Marti J.T. Introduction to Sobolev Spaces and Finite Element Solution of Elliptic Boundary Value Problems

London: Academic Press, 1987. — 224 p.The finite element method is now widely used in many areas of applied mathematics, physics and engineering. The method enables numerical solutions to be calculated for such problems as those involving electrostatic and electromagnetic fields, ideal flow in hydro- and aerodynamics, diffusion processes, temperature distributions and strains and displacements in elastic media. The method is in fact an ingenious application of the Galerkin method to partial differential equations and associated boundary conditions. This enables these to be reduced to algebraic form, which can then be solved as an algebraic equation system. As the great advantage of the finite element method is its use for the practical solution of two- or three-dimensional boundary value problems in irregular domains, it is not surprising that the implementation of the method must invoke and depend on techniques from the fields of computer science and numerical linear algebra. However, an understanding of boundary value problems for partial differential equations and the convergence proofs for finite element methods requires a great deal of insight into the properties of the underlying Sobolev spaces of partial differentiate functions. This vast range of information hinders many an interested engineer or scientist from understanding the method as a whole.
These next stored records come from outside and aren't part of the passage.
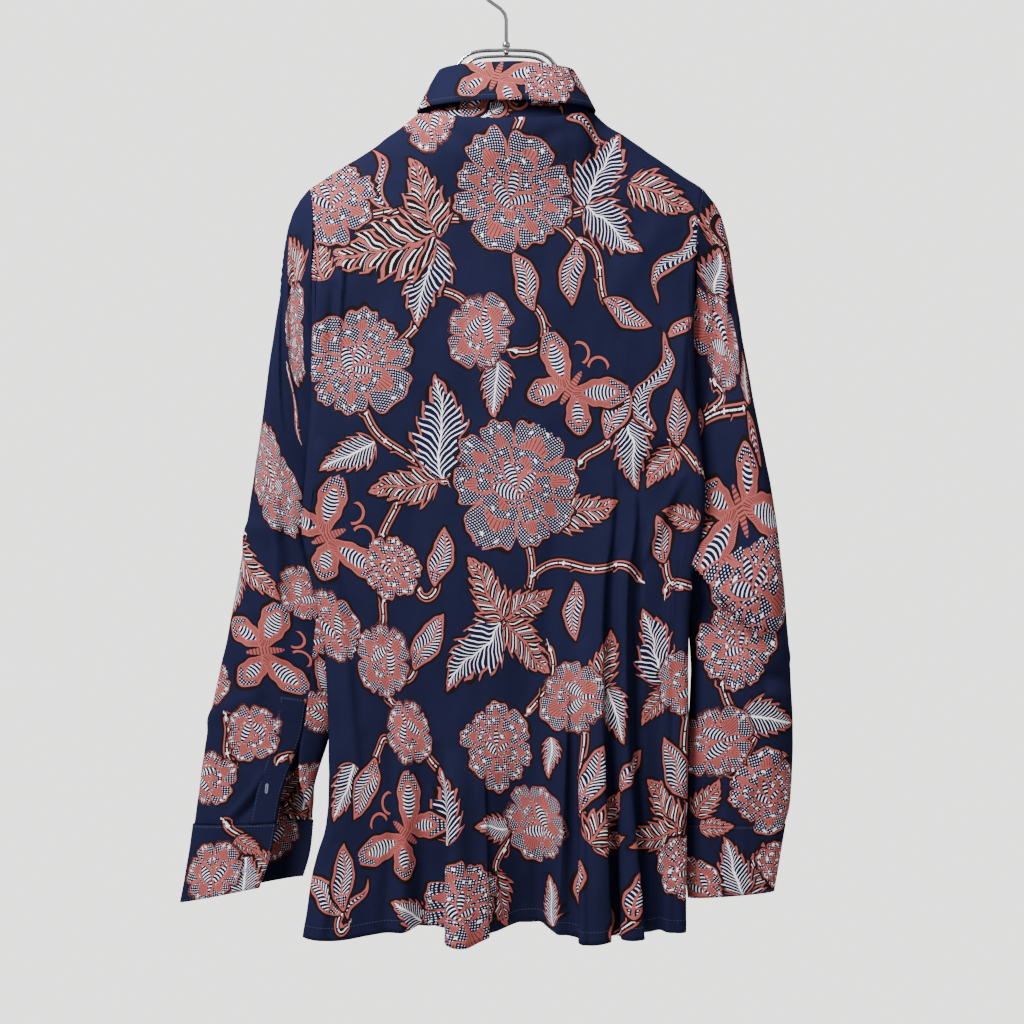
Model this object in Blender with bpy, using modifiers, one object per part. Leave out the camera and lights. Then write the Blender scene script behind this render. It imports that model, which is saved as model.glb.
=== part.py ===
"""A long-sleeved shirt hanging from a wire hanger, its back towards -Y.

Sizes are in millimetres and become metres where a mesh is made. The origin is the inside top of the
hook, where a rail or peg carries it, and all the rest hangs below. +X is the wearer's right.
"""

import math
from collections import namedtuple

import bmesh
import bpy
from mathutils import Vector

MM = 0.001

# Cloth
WALL = 1.2
SEAM_GAP = 1.4
ARMHOLE_GAP = 2.0
LIFT = WALL + 0.4
PLACKET_LIFT = LIFT + 0.4
SLEEVE_CLEAR = 4.2
HALF_GIRTH = 245.0
BACK_DEPTH = 27.0
FRONT_DEPTH = 26.0
ROLL = 7.0
SHOULDER_FALL = 110.0
NECK_EASE = 85.0
EDGE_EASE = 25.0
FRONT_LAP_EASE = 30.0
HEM_Z = -857.0
HEM_DROP_PER_FOLD = 0.33
PANEL_ROWS = 15
SLEEVE_COLUMNS = 24
BACK, FRONT = -1, 1

# Armhole, from the shoulder tip to the underarm
TIP_X = 172.0
TIP_Z = -207.0
UNDERARM_Z = -430.0
ARMHOLE_HOLLOW = 2.2

# Neck seam: half width, depth behind and before the hanger, heights
NECK_HALF = 77.0
OVERLAP = 15.0

# Buttons
BUTTON_RADIUS = 5.6
SMALL_BUTTON_RADIUS = 4.6
BUTTON_THICK = 2.4
BUTTON_GAP = 1.0
FRONT_BUTTONS = 6
FIRST_BUTTON_Z = -262.0
BUTTON_STEP = 94.0

# Hanger
HOOK_WIRE = 1.7
HOOK_RADIUS = 24.0
HOOK_STEM_TOP = -53.0
ARCH_WIRE = 1.75
BAR_WIRE = 1.5
ARCH_TOP = -84.4
BAR_BELOW = 5.3
BAR_SPREAD = 1.6
ARCH_UNDER_CLOTH = 5.2
ARCH_STEPS = 60
Rise = namedtuple("Rise", "x z")
ARCH_RISE = [
    Rise(0, ARCH_TOP),
    Rise(26, -85.8),
    Rise(38, -91.5),
    Rise(47, -104.0),
    Rise(55, -120.0),
    Rise(65, -134.5),
    Rise(77, -145.2),
]
FERRULE_TOP = -77.4
FERRULE_RADIUS = 3.5

Shoulder = namedtuple("Shoulder", "x z")
SHOULDERS = [
    Shoulder(77, -140),
    Shoulder(95, -155),
    Shoulder(133, -181),
    Shoulder(TIP_X, TIP_Z),
]

# The body's outline: how far the cloth hangs out to each side of the middle, and how much of each
# half panel, measured from the middle, lies before the side turns back on itself.
Level = namedtuple("Level", "z left right left_turn right_turn")
LEVELS = [
    Level(-207, 172, 172, 171, 171),
    Level(-300, 169, 165, 171, 171),
    Level(-390, 170, 165, 171, 171),
    Level(-430, 173, 169, 171, 171),
    Level(-475, 177, 173, 174, 174),
    Level(-510, 179, 171, 177, 178),
    Level(-550, 171, 163, 181, 184),
    Level(-615, 158, 159, 187, 190),
    Level(-700, 155, 158, 193, 196),
    Level(-760, 156, 157, 199, 198),
    Level(-805, 168, 157, 205, 200),
    Level(-875, 179, 157, 212, 203),
]

# Hanging folds: where each starts and where it meets the hem, how far it stands out of the panel
# there (in if negative), and half its width.
Fold = namedtuple("Fold", "x_top z_top x_hem out half_width")
BACK_FOLDS = [
    Fold(-150, -740, -152, 13, 52),
    Fold(-72, -600, -72, -16, 20),
    Fold(-45, -640, -38, 26, 27),
    Fold(14, -600, 18, -21, 36),
    Fold(86, -470, 72, 20, 27),
    Fold(110, -470, 106, 11, 19),
    Fold(150, -330, 142, -13, 24),
]
FRONT_FOLDS = [
    Fold(-140, -640, -138, 12, 26),
    Fold(-104, -560, -106, -13, 22),
    Fold(-62, -480, -70, 21, 28),
    Fold(-26, -620, -30, -9, 20),
    Fold(48, -560, 44, -14, 26),
    Fold(88, -420, 84, 22, 28),
    Fold(128, -540, 126, -12, 22),
]

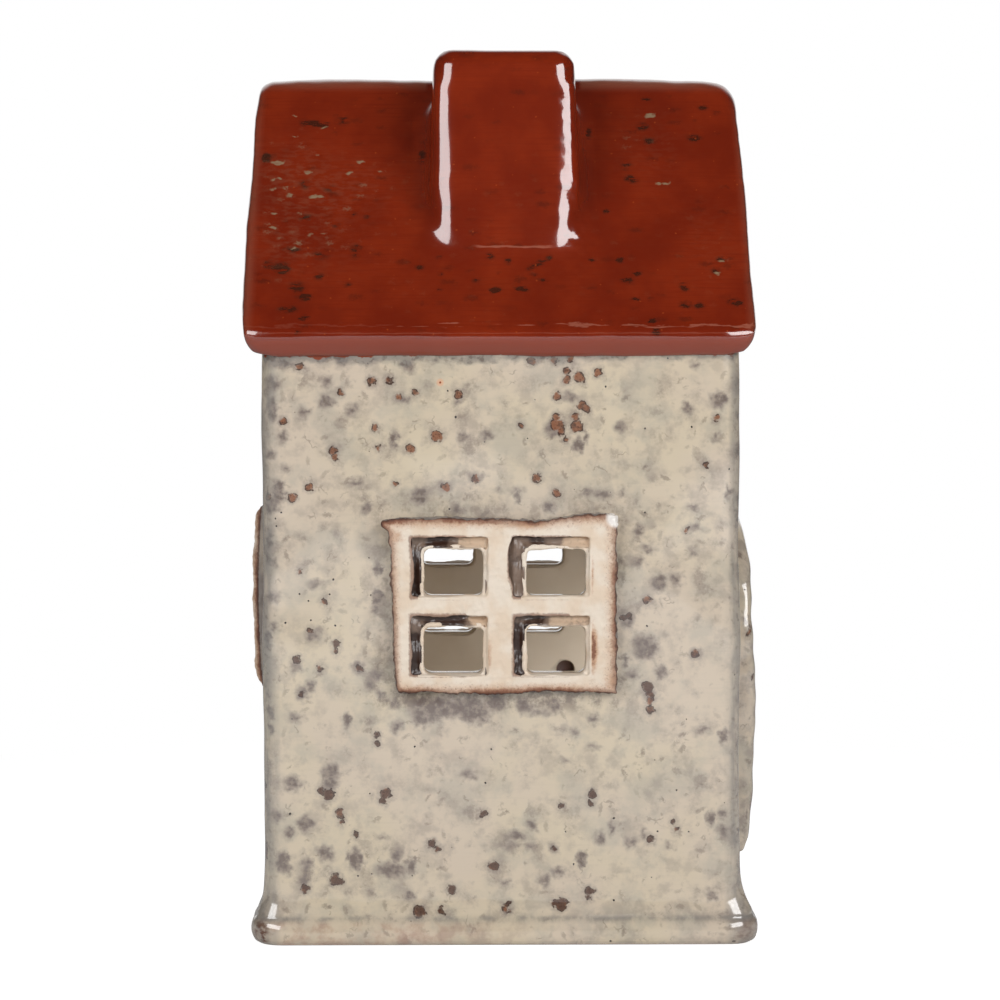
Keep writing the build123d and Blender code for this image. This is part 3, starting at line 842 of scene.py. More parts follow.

This reflects the fact that most monographs in the field of finite elements cover only isolated areas of this fascinatingly broad spectrum of knowledge, which encompasses such areas as Sobolev spaces, the theory of elliptic boundary value problems, the analysis of the finite element method, engineering aspects, data processing and the numerical solution of large sparse systems of linear and nonlinear equations.The object of this book is to give a thorough introduction to a number of theoretical fields connected with the finite element method, which have been mentioned above. It has developed as a result of various lectures on the analysis of the finite element method taught by the author at the ETH in Zurich. Encouraged by the response to these lectures, the author feels that the book has become a readable text which can help ordinary mortals to start to understand the theory of finite element methods. The reader is assumed to have only an undergraduate background in mathematical analysis.